Where My Business Idea Came From

The other day I said to someone, ‘I intentionally look for ways to improve’. This is what I was doing when I came up with the idea for Planning the Practice and the Therapy Practice Planner. It really started with the planning system I was using; which I loved and attempted to get all of my colleagues to buy into it. I was also frustrated by the lack of available resources for what I was trying to achieve for my own life.

I’ve heard it said many times by others that mental health clinicians are not taught how to start and run a business in graduate school. If you want to learn how to do so, in addition to your graduate degree in mental health you also need to get an MBA, get a business coach, or know someone who is willing to help you; perhaps all three. Either way, most mental health programs do not have one single course on planning for a business. Yet almost all professors of these programs have a private practice. Why are they not teaching students how to do it?

I wanted to start an offshoot of my practice, HealingChoice Family Therapy. The new business had to incorporate a planning system, similar to the one I was using but tailored to those working in mental health care. I also wanted to focus on providing supervision and coaching, something else I am passionate about. What would be my niche?

In my current daytime job as a professor and department chair, one of the things I am responsible for is the strategic planning and assessment of the programs in my department. The proverbial light clicked on for me. I had become very proficient at planning over the years. Remember my entrance into higher education?

Planning the Practice is about helping clinicians learn how to strategically plan and focus on growth goals. We offer coaching, supervision, online courses, a system that has worked for me, and the Therapy Practice Planner. This package makes sense to me. I want to help other mental health clinicians, particularly those in private practice (but all can benefit) strategically think about their existing business or new clinicians in training who are thinking about starting their own private practice, focus on their growth goals.

Perhaps you are saying, ‘I don’t want to grow, I am happy with the size of my practice’. Great! But when I write or speak about growth goals I do not only mean growth in terms of number of clients, money, or number of clinicians who report to you. I literally mean growth in all its meaning. I will write more about this late but my personal ‘why’ for starting Planning the Practice was to make some drastic shifts in my lifestyle and provide a better work/life balance for me and my family.

In a great book I read recently, The Soul of an Entrepreneur by David Sax, the term lifestyle entrepreneur kept coming up. I won’t go into great detail about here, just recommend you read the book, but what clicked for me is that was really what I was attempting to accomplish. I wanted a better lifestyle, with less stress, more control over my day, and more time to do the things I was passionate about doing.

It took me several years to suffer through my internal processing of who I was and trying to figure out who I wanted to be before I finally turned to what I knew best; planning. I then asked myself how do I synthesize all the parts of who I am into someone I can more easily manage? That’s a big question when you ask yourself how to better manage yourself. In no particular order, I was a husband, father, professor, therapist, minister, entrepreneur, and supervisor trying to pull together all those parts of myself in the fields of family therapy, supervision, Christianity, education, business, and interdisciplinarity was challenging.

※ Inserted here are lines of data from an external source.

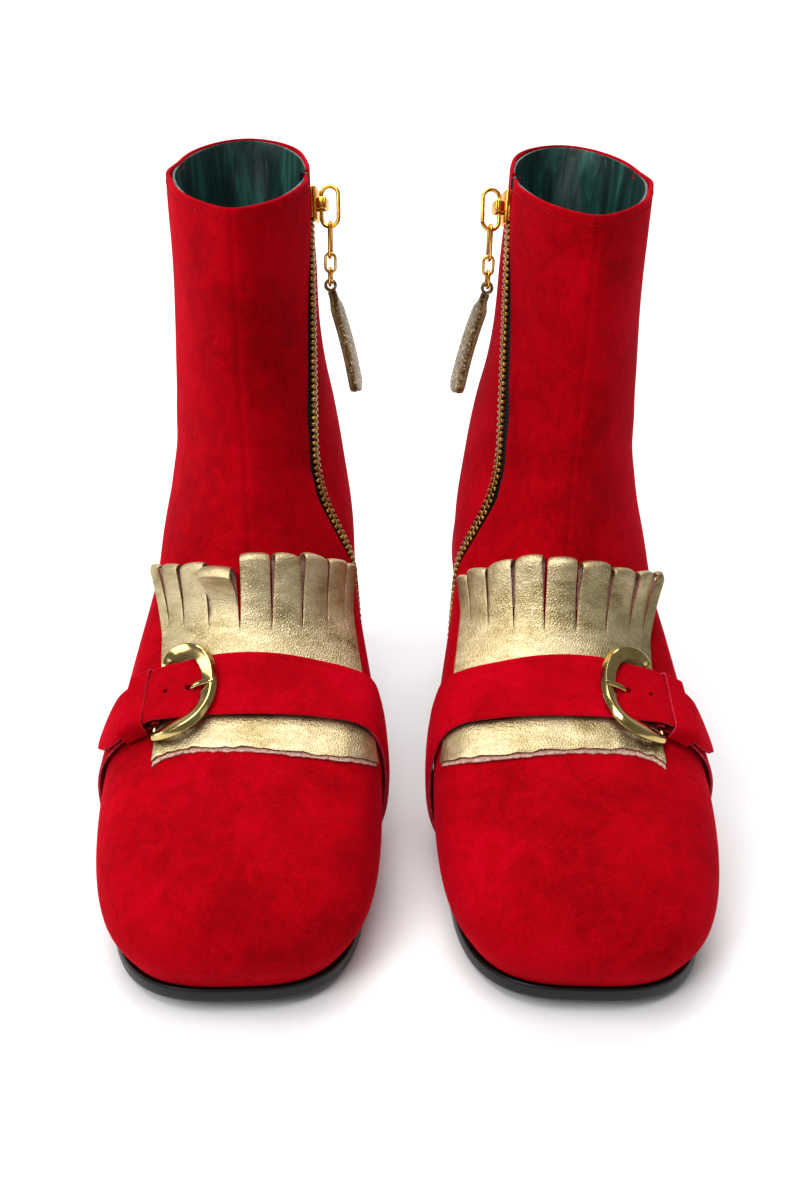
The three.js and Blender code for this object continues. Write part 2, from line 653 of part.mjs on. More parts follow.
const buckleProng = () => {
  const tongue = rod([
    onStrap(0, BAR_AT + 1.8, 4.3), onStrap(0, -27, 4.2), onStrap(0, HOLE_AT, 4.9),
    onStrap(0, -15, 7.9), onStrap(0, ARC_AT + 0.9, 8.7),
  ], PRONG_RADIUS);
  const eye = onBar(0, PRONG_EYE_WIDTH, PRONG_EYE);
  return cut(joined(eye, tongue), onBar(0, 60, BAR_CLEARANCE));
};

// ---- finishes -----------------------------------------------------------------------
const finish = (color, roughness, metalness = 0) =>
  new THREE.MeshStandardMaterial({ color, roughness, metalness });

const redSuede = finish(0xa8001c, 0.95);
const goldLeather = finish(0xc4b078, 0.45, 0.6);
const glitterLeather = finish(0x8a6f45, 0.5, 0.6);
const greenLeather = finish(0x17352f, 0.6);
const blackSole = finish(0x15140f, 0.6);
const blackTape = finish(0x121212, 0.9);
const paleGold = finish(0xd2bc82, 0.25, 1);
const brightGold = finish(0xd9a441, 0.25, 1);
const board = finish(0x9a7b55, 0.9);
const steel = finish(0x9a9a98, 0.4, 1);
const stiffener = finish(0xcfc6b4, 0.8);

// ---- a boot -------------------------------------------------------------------------
const SLIDER_FROM_RIM = 11;

function makeBoot(prefix) {
  const boot = new THREE.Group();
  const add = (name, geometry, material, parent = boot) => {
    const mesh = new THREE.Mesh(weld(geometry), material);
    mesh.name = `${prefix}_${name}`;
    parent.add(mesh);
    return mesh;
  };
  // A frame for a moving piece, at its pivot.
  const pivot = (name, position, quaternion) => {
    const frame = new THREE.Group();
    frame.name = `${prefix}_${name}_pivot`;
    frame.position.copy(position);
    frame.quaternion.copy(quaternion);
    boot.add(frame);
    return frame;
  };

  add('outsole', outsole(), blackSole);
  add('heel_block', heelBlock(), blackSole);
  add('top_lift', topLift(), blackSole);
  add('shank', shank(), steel);
  add('insole_board', insoleBoard(), board);
  add('sock_lining', sockLining(), greenLeather);

  add('vamp', cut(vamp(), overSole()), redSuede);
  add('quarter_lateral', cut(lateralQuarter(), overSole()), redSuede);
  add('quarter_medial', cut(medialQuarter(), overSole(), zipSlot()), redSuede);
  add('toe_puff', toePuff(), stiffener);
  add('heel_counter', heelCounter(), stiffener);
  add('vamp_lining', vampLining(), greenLeather);
  add('quarter_lining', cut(quarterLining(), zipSlot()), greenLeather);

  add('zip_tape_front', zipTape(1), blackTape);
  add('zip_tape_back', zipTape(-1), blackTape);
  add('zip_teeth_front', zipTeeth(1), brightGold);
  add('zip_teeth_back', zipTeeth(-1), brightGold);

  add('kiltie', kiltie(), goldLeather);
  add('strap', strap(), redSuede);
  add('chape', chape(), redSuede);
  add('strap_keeper', strapKeeper(), redSuede);
  add('buckle_frame', buckleFrame(), paleGold);
  add('buckle_prong', buckleProng(), paleGold);

  const up = new THREE.Vector3(0, 0, 1);
  const zipUp = zipDown.clone().negate();
  const alongZip = new THREE.Matrix4().makeBasis(zipOut, zipUp.clone().cross(zipOut), zipUp);
  const sliderAt = zipTop.clone().addScaledVector(zipDown, SLIDER_FROM_RIM);
  const sliderFrame = pivot('zip_slider', sliderAt, new THREE.Quaternion().setFromRotationMatrix(alongZip));
  add('zip_slider', slider(), brightGold, sliderFrame);

  // The ring's inner side runs through the slider's bridge and turns there.
  const ringAt = new THREE.Vector3(4, 0, 0).applyMatrix4(alongZip).add(sliderAt);
  const ringFrame = pivot('pull_ring', ringAt, sliderFrame.quaternion);
  const ringGeometry = link(RING.width, RING.length, RING.wire);
  const ringHigh = reachOf(RING) / 2 - 1;
  ringGeometry.translate(RING.width / 2 - RING.wire, 0, ringHigh);
  add('pull_ring', ringGeometry, brightGold, ringFrame);

  const outwards = zipOut.clone().projectOnPlane(up).normalize();
  const plumb = new THREE.Quaternion().setFromRotationMatrix(
    new THREE.Matrix4().makeBasis(outwards, up.clone().cross(outwards), up),
  );
  const hook = new THREE.Vector3(RING.width / 2 - RING.wire, 0, ringHigh - reachOf(RING))
    .applyQuaternion(sliderFrame.quaternion).add(ringAt);
  const chain = [
    ['long_link', RING, LONG_LINK, true],
    ['short_link', LONG_LINK, SHORT_LINK, false],
    ['tab_ring', SHORT_LINK, TAB_RING, true],
  ];
  for (const [name, upper, lower, edgeOn] of chain) {
    const geometry = link(lower.width, lower.length, lower.wire);
    if (edgeOn) geometry.rotateZ(Math.PI / 2);
    add(name, geometry.translate(0, 0, hang(upper, lower)), brightGold, pivot(name, hook, plumb));
    hook.z += hang(upper, lower) - reachOf(lower);
  }
  const lean = new THREE.Quaternion().setFromAxisAngle(new THREE.Vector3(0, 1, 0), degrees(-TAB_LEAN));
  add('pull_tab', pullTab(), glitterLeather, pivot('pull_tab', hook, plumb.clone().multiply(lean)));

  const barTurn = new THREE.Quaternion().setFromUnitVectors(
    new THREE.Vector3(0, 1, 0), barPoint(1).sub(barPoint(0)).normalize());
  pivot('buckle', barPoint(0), barTurn);
  return boot;
}

// ---- the pair -----------------------------------------------------------------------
// The left boot is the right one mirrored; each is turned about its own middle.
function stand(boot, side) {
  boot.position.set(0, -PIVOT_Y, 0);
  const mirrored = new THREE.Group().add(boot);
  mirrored.rotation.z = degrees(TOE_IN);
  mirrored.position.x = -BOOT_SPACING / 2;
  const placed = new THREE.Group().add(mirrored);
  placed.scale.x = side;
  return placed;
}

const pair = new THREE.Group();
pair.add(stand(makeBoot('right'), 1), stand(makeBoot('left'), -1));
const middle = new THREE.Box3().setFromObject(pair, true).getCenter(new THREE.Vector3());
pair.position.set(-middle.x, -middle.y, 0);
export default pair;
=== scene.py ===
# %% [markdown]
# A pair of suede ankle boots: a red shaft that zips on the inner side, a gold kiltie with
# a cut fringe held under a buckled strap, a green leather lining, a black sole and a block
# heel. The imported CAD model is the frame. Each soft piece is made again here as a fine
# surface on the same last, and each metal piece is modelled with Blender's own tools.

# %% Load the frame
import math

import bpy
import numpy as np
from mathutils import Matrix, Vector, noise


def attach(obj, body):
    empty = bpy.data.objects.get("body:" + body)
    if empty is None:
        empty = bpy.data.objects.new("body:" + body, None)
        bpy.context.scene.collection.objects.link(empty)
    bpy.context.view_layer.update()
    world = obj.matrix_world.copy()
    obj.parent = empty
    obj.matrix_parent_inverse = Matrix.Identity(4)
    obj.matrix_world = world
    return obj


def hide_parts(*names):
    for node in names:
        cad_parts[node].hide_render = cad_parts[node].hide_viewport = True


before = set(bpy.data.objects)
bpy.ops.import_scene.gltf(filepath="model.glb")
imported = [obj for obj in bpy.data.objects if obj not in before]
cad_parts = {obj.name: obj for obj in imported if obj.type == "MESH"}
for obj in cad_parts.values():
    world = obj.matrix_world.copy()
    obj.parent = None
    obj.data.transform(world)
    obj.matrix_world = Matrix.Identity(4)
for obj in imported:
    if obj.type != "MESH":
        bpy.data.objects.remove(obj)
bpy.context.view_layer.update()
SIDES = ("right", "left")

# %% [markdown]
# A shoe is built on a last, a solid foot shape. Everything soft lies on it, so its shape is
# written once, as thirteen sections from the seam at the sole (0) up to the rim (12). A
# free-form mesh would do for one boot, but a formula lets every layer, strap and stitch
# find its own place by asking for a section, an angle round it and a height over it.

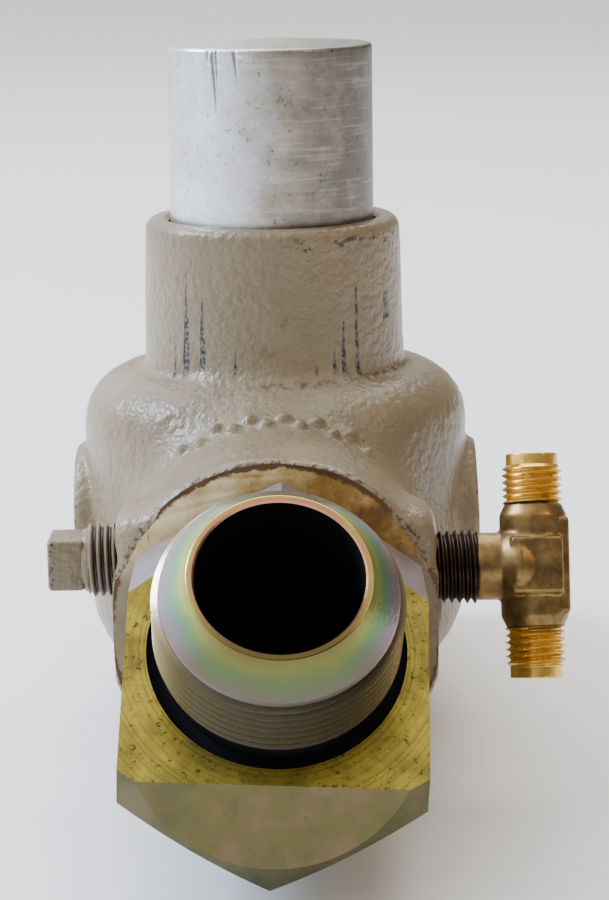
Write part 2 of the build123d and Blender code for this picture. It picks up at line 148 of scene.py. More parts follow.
def relax(shape, points, passes):
    """Moves points half way to the middle of their neighbours, pass after pass."""
    for _ in range(passes):
        bmesh.ops.smooth_vert(shape, verts=points, factor=0.5, use_axis_x=True, use_axis_y=True,
                              use_axis_z=True)


def slab(low, high):
    """A rectangular block between two corners."""
    block = bmesh.new()
    bmesh.ops.create_cube(block, size=1)
    low, high = Vector(low), Vector(high)
    size = high - low
    return moved(block, Matrix.Translation((low + high) / 2) @ Matrix.Diagonal((*size, 1)))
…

In addition to lifestyle changes and better managing myself, I wanted to grow. I am okay if my small group practice grows but more than that I want to grow as a person and help others do the same.

Perhaps you find yourself in a similar position, not sure what to do to get your private practice up and running, not sure how to strategically plan for your existing practice, or struggling with the notion of being a lifestyle entrepreneur. As someone who grew up in an entrepreneur family and operates as one now, I believe I can help.